Courier Staff Writer
Some employers have discovered a pool of talent their competitors may not be aware of: Iowans with disabilities can make great workers.
“We’ve found the people we work with to be honest, dependable. They want to work,” said Tracey Clawson. “And when they learn a job, they really learn it.”
Clawson is with Optimae’s Step Services, which provides supported employment for people with disabilities.
The goal of supported employment is to match an employee with an employer so that both benefit.
There are times someone with a disability can do a job but might physically need help filling out a job application. Or they need to find a way they can do the job just as well as anyone else but sit or stand in such a way that it’s their abilities that are put to use rather than having their disabilities stop them.
Job coaches are the staff members who go with a client to help them find work. Depending on the individual’s needs, the coach may spend a lot of time with them or very little.
“You look at a coach, like a football coach. We try to encourage, to solve problems, to teach new skills,” said Cindy Kurtz-Hopkins, a supervisor at First Resources.
The coach doesn’t, however, carry the ball for their players during the game.
Several groups of coaches who work in Wapello County meet to discuss problems that face them all, to find solutions and, at least this month, to host events for National Disability Awareness Month.
The members of the Wapello County Supported Employment Group said some clients have a coach stop in for 15 minutes once each week. That may be enough to help the individual stay on task, overcome obstacles or communicate with the boss. Other coaches may stop in to see a client for an hour once per month.
“It really does help people keep jobs,” said Kurtz-Hopkins. “We’ve had some in the same job for 15 years.”
The secret to success? Finding the right job for the right employee with employees who want to work.
Clawson had a client who wanted to have her own job. However, due to mental health issues, she had a great deal of difficulty getting along with anyone. She liked cleaning but not people.

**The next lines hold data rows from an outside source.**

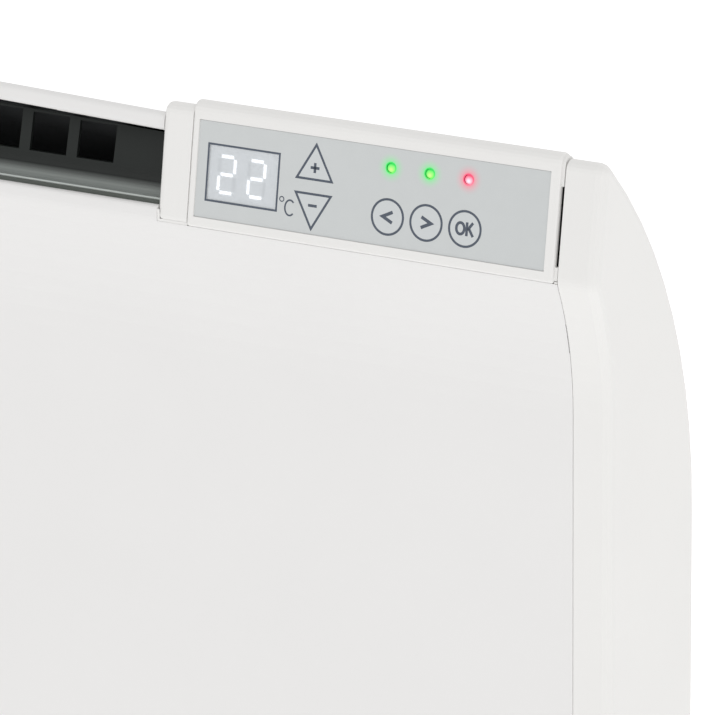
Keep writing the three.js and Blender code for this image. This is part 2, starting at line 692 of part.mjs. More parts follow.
// ---------------------------------------------------------------- control housing and module
function housingOutline() {
  const [topY, topZ] = crescentFaceCorner(HOUSING_INSET);
  const radius = BACK_ARC_RADIUS - HOUSING_INSET;
  const foot = HOUSING_FOOT + FIT;
  const centre = -WALL_GAP - BACK_ARC_RADIUS;
  const footY = centre + Math.sqrt(radius ** 2 - (foot - BACK_ARC_BOTTOM) ** 2);
  return rounded([
    ...crescent(HOUSING_INSET, topY + 2 * CAP_TOP_RADIUS, footY, 6).reverse(),
    [topY, topZ, CAP_TOP_RADIUS],
    facePoint(0, housingBottom, 2.1),
  ], true);
}

// Side outline of the module's front frame with its roof; `grow` adds clearance all round.
function bezelOutline(grow = 0) {
  const [topY, topZ] = crescentFaceCorner(-ROOF_RISE, -BEZEL_PROUD);
  const [underY, underZ] = crescentFaceCorner(ROOF_WALL - ROOF_RISE, BEZEL_DEPTH);
  const step = bezelBottom + FLANGE_STEP;
  const outline = rounded([
    facePoint(-BEZEL_PROUD, bezelBottom, 0.9),
    facePoint(FLANGE_STEP, bezelBottom),
    facePoint(FLANGE_STEP, step),
    facePoint(BEZEL_DEPTH, step),
    [underY, underZ],
    ...crescent(ROOF_WALL - ROOF_RISE, underY, ROOF_BACK, 2).slice(1),
    ...crescent(-ROOF_RISE, topY + 2 * CAP_TOP_RADIUS, ROOF_BACK, 3).reverse(),
    [topY, topZ, CAP_TOP_RADIUS],
  ], true);
  return grow ? inset(outline, -grow) : outline;
}

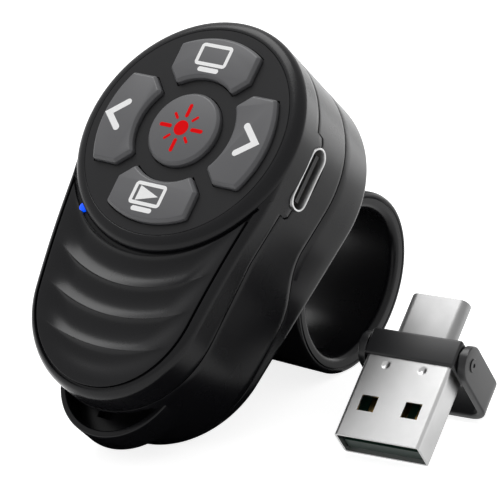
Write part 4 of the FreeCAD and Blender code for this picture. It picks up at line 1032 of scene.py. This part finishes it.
FINISHES = {
    "satin_black": plastic("satin_black_plastic", (0.005, 0.005, 0.006), 0.27, 0.18),
    "plate_black": plastic("plate_black_plastic", (0.008, 0.008, 0.009), 0.36, 0.2),
    "button_grey": plastic("button_grey_plastic", (0.085, 0.085, 0.09), 0.45),
    "mark_white": plastic("white_print", (0.92, 0.92, 0.92), 0.5),
    "mark_red": plastic("red_print", (0.8, 0.0, 0.002), 0.5, 0.05),
    "plunger_black": plastic("plunger_black_plastic", (0.02, 0.02, 0.02), 0.4),
    "lamp_blue": lamp_glow(),
    "board_green": plastic("board_green_lacquer", (0.01, 0.09, 0.03), 0.3),
    "chip_black": plastic("chip_black_resin", (0.015, 0.015, 0.016), 0.55),
    "switch_steel": metal("switch_steel_sheet", (0.7, 0.7, 0.7), (0.5, 0.5, 0.5), 0.25),
    "plug_steel": metal("plug_steel_sheet", (0.5, 0.5, 0.5), (0.42, 0.42, 0.42), 0.28, 0.03, 0.06),
    # the small plug's steel is the plug steel darkened: painted shade that dims the lamp's reflection on it
    "shaded_plug_steel": metal("shaded_plug_steel", (0.26, 0.26, 0.26), (0.22, 0.22, 0.22), 0.42, 0.03, 0.06),
    "screw_steel": metal("screw_steel", (0.4, 0.4, 0.42), (0.25, 0.25, 0.27), 0.3),
    "tongue_grey": plastic("tongue_grey_plastic", (0.02, 0.02, 0.02), 0.5, 0.3),
    # the tongue's green is darkened: painted shade for the shadow inside the large plug's mouth
    "tongue_green": plastic("tongue_green_plastic", (0.004, 0.022, 0.014), 0.4, 0.3),
    "contact_gold": metal("contact_gold_plate", (0.9, 0.62, 0.25), (0.7, 0.45, 0.15), 0.2),
    "battery_foil": metal("battery_foil", (0.65, 0.65, 0.66), (0.5, 0.5, 0.52), 0.35),
    "lead_red": plastic("lead_red_sleeve", (0.5, 0.02, 0.02), 0.45),
    "laser_brass": metal("laser_brass", (0.75, 0.55, 0.2), (0.55, 0.4, 0.15), 0.25),
    "clear_lens": plastic("clear_lens", (0.1, 0.02, 0.02), 0.1),
    "receiver_black": plastic("receiver_black_plastic", (0.01, 0.01, 0.011), 0.35, 0.35),
}

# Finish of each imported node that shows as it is
NODE_FINISHES = {
    "key_plate": "plate_black", "status_led": "clear_lens", "main_pcb": "board_green",
    "switch_bodies": "switch_steel", "radio_chip": "chip_black", "charge_chip": "chip_black",
    "crystal_can": "switch_steel", "port_tongue": "tongue_grey", "port_contacts": "contact_gold",
    "battery_cell": "battery_foil", "battery_leads": "lead_red", "laser_barrel": "laser_brass",
    "laser_lens": "clear_lens", "laser_board": "board_green", "laser_window": "clear_lens",
    "ring_screws": "screw_steel", "plug_a_tongue": "tongue_green", "plug_a_contacts": "contact_gold",
    "plug_c_liner": "chip_black", "receiver_pcb": "board_green",
}
NODE_FINISHES |= {name + "_plunger": "plunger_black" for name in ("laser", "screen", "previous", "play", "next")}


def dress_nodes():
    for name, finish in NODE_FINISHES.items():
        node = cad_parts[name]
        node.data.materials.clear()
        node.data.materials.append(FINISHES[finish])


# Stage, in metres

def pose_matrix(axes, place):
    """Matrix of an object whose x, y and z point along three axes."""
    matrix = np.eye(4)
    matrix[:3, :3] = np.transpose(axes)
    matrix[:3, 3] = place
    return Matrix(matrix.tolist())


def add_camera():
    """The photograph's viewpoint, found in the clicker's own frame."""
    data = bpy.data.cameras.new("camera")
    data.lens = LENS
    data.shift_x = LENS_SHIFT
    data.sensor_width = 36
    data.clip_end = 10
    camera = bpy.data.objects.new("camera", data)
    bpy.context.scene.collection.objects.link(camera)
    camera.matrix_world = pose_matrix(np.array(CAMERA_AXES) @ CLICKER[0], to_row(CAMERA_PLACE, CLICKER))
    bpy.context.scene.camera = camera


def seen_along(heading, distance):
    """Side, up and outward axes of a sheet that faces the object from a heading, and its middle."""
    outward = np.array(heading) / np.linalg.norm(heading)
    side = np.cross((0, 0, 1), outward)
    side /= np.linalg.norm(side)
    return np.array([side, np.cross(outward, side), outward]), np.array([0, 0, 0.02]) + outward * distance


def add_lamp():
    """Square softbox over the object."""
    data = bpy.data.lights.new("overhead_box", "AREA")
    data.shape = "SQUARE"
    data.size = LAMP_SIZE
    data.energy = LAMP_WATTS
    lamp_object = bpy.data.objects.new("overhead_box", data)
    bpy.context.scene.collection.objects.link(lamp_object)
    lamp_object.matrix_world = pose_matrix(*seen_along(LAMP_HEADING, LAMP_DISTANCE))


def upright(heading, distance, width, height):
    """Corners of an upright sheet that faces the object."""
    (side, up, _), middle = seen_along(heading, distance)
    return [middle + a * side * width / 2 + b * up * height / 2
            for a, b in ((-1, -1), (1, -1), (1, 1), (-1, 1))]


def lying(low, high, z):
    """Corners of a sheet that lies level."""
    return [(low[0], low[1], z), (high[0], low[1], z), (high[0], high[1], z), (low[0], high[1], z)]


def add_sheet(name, corners):
    """Flat piece of the stage, and the tree of its bare material."""
    mesh = bpy.data.meshes.new(name)
    mesh.from_pydata(corners, [], [(0, 1, 2, 3)])
    sheet = bpy.data.objects.new(name, mesh)
    bpy.context.scene.collection.objects.link(sheet)
    material, shader, tree = new_material(name)
    tree.nodes.remove(shader)
    mesh.materials.append(material)
    return sheet, tree


def add_card(name, corners, brightness):
    """Sheet seen only in reflections, that lights or darkens them."""
    card, tree = add_sheet(name, corners)
    card.visible_camera = False
    card.visible_diffuse = False
    card.visible_shadow = False
    glow = add_node(tree, "Emission", {"Strength": brightness})
    tree.links.new(glow.outputs[0], tree.nodes["Material Output"].inputs["Surface"])


def seen_rays(tree):
    """1 for camera, glossy and transmission rays."""
    path = add_node(tree, "LightPath", {}).outputs
    seen = path["Is Camera Ray"]
    for name in ("Is Glossy Ray", "Is Transmission Ray"):
        seen = add_node(tree, "Math", {0: seen, 1: path[name]}, operation="MAXIMUM").outputs[0]
    return seen


def add_world():
    """Even white light, at full strength for the rays that see it."""
    world = bpy.data.worlds.new("studio")
    bpy.context.scene.world = world
    world.use_nodes = True
    tree = world.node_tree
    shader = tree.nodes["Background"]
    shader.inputs["Color"].default_value = (1, 1, 1, 1)
    strength = add_node(tree, "MapRange", {"Value": seen_rays(tree), "To Min": WORLD_LIGHT, "To Max": 1.0})
    tree.links.new(strength.outputs["Result"], shader.inputs["Strength"])


def add_floor():
    """White sweep: lit like paper, with a steady glow for the rays that see it."""
    tree = add_sheet("floor", lying((-FLOOR_HALF, -FLOOR_HALF), (FLOOR_HALF, FLOOR_HALF), 0))[1]
    paper = add_node(tree, "BsdfDiffuse", {"Color": (FLOOR_WHITE, FLOOR_WHITE, FLOOR_WHITE, 1)})
    share = add_node(tree, "Math", {0: seen_rays(tree), 1: FLOOR_GLOW}, operation="MULTIPLY")
    glow = add_node(tree, "Emission", {"Strength": share.outputs[0]})
    both = add_node(tree, "AddShader", {0: paper.outputs[0], 1: glow.outputs[0]})
    tree.links.new(both.outputs[0], tree.nodes["Material Output"].inputs["Surface"])


def main():
    top_cover()
    mid_housing()
    back_cover()
    case_screws()
    finger_ring()
    lanyard_loop()
    for i, name in enumerate(("screen", "previous", "play", "next")):
        button(name, arc_outline(), 90 * i, STEM_OFFSET)
    button("laser", circle_outline(), 0, 0)
    marks()
    lamp()
    charging_port()
    receiver_block()
    large_plug()
    small_plug()
    swing_bail()
    bail_pins()
    dress_nodes()
    bpy.context.scene.view_settings.view_transform = "Standard"
    add_camera()
    add_world()
    add_floor()
    add_lamp()
    add_card("back_card", upright((0.25, 0.97, 0.0), 0.16, 0.09, 0.05), 3.3)
    # dark sheet under the body, seen only in reflections: painted shadow standing in for the floor's shade there
    add_card("under_shadow_card", lying((-0.022, -0.028), (0.012, 0.012), 0.0003), 0.0)
    add_card("left_card", lying((-0.06, -0.04), (-0.026, 0.02), 0.0003), 3.0)


main()
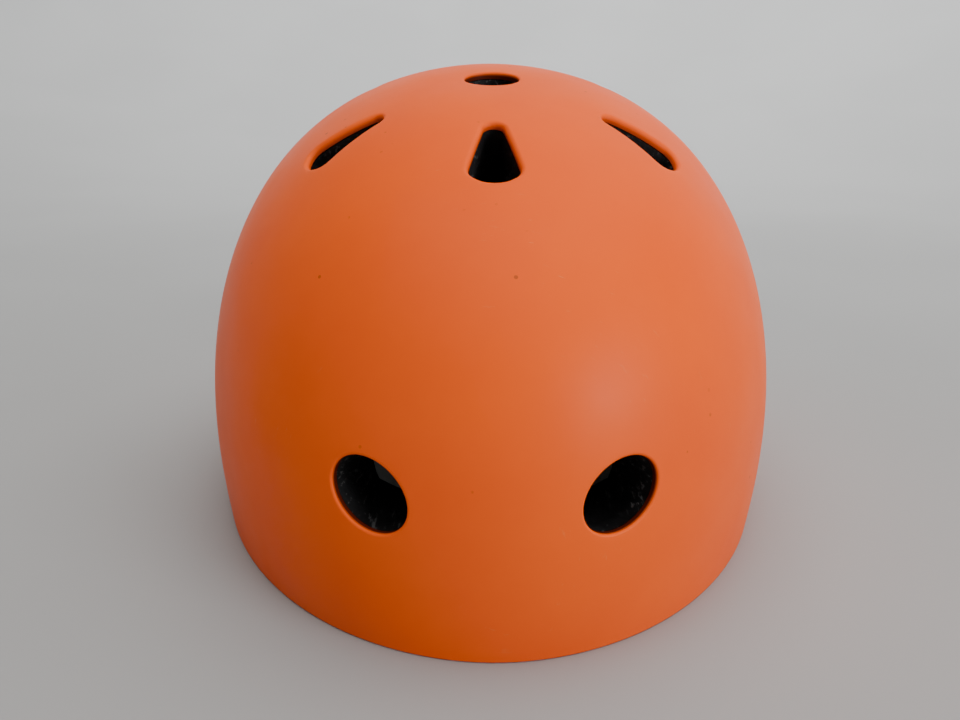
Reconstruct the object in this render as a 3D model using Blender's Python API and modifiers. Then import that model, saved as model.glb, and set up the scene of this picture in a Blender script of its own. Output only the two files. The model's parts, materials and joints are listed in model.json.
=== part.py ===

So years ago, Clawson found the hard-working, grumpy-seeming woman a job cleaning at night. She still has the job and has grown tremendously. She seems to have much more self-esteem and has even been talking about getting her own place to live.
Coaches have seen other clients teaching job skills to new employees.
“That’s very rewarding,” said Pam Shepard of Tenco Industries.
One powerful tool is called the job assessment.
“We try the person in that position they’re interested in to see if that’s a good match for the employer and the employee,” said Shepard.
If that works out, the employer may demonstrate what they want done; the coach and employee then work together, practicing until the employee can do the tasks asked of them.
“A lot of them don’t want a disability check,” said Dawn Clark, social worker for the county. “They want to earn a check and get insurance through their employer, not Medicare.”
“Just like everybody else,” agreed Shepard. “They also become more independent.”
Some who were living on a disability check manage to get completely off of disability, food stamps and other assistance, she said. Many reduce the amount they accept from government programs, using the money they themselves earned.
“These are individuals who want to be part of the community, not just be sat in front of the TV all day,” added Kurtz-Hopkins.
Those who wish to show support for disability awareness can gather for a proclamation reading by Ottumwa Mayor Frank Flanders at 2:30 p.m. Tuesday in Central Park, next to City Hall.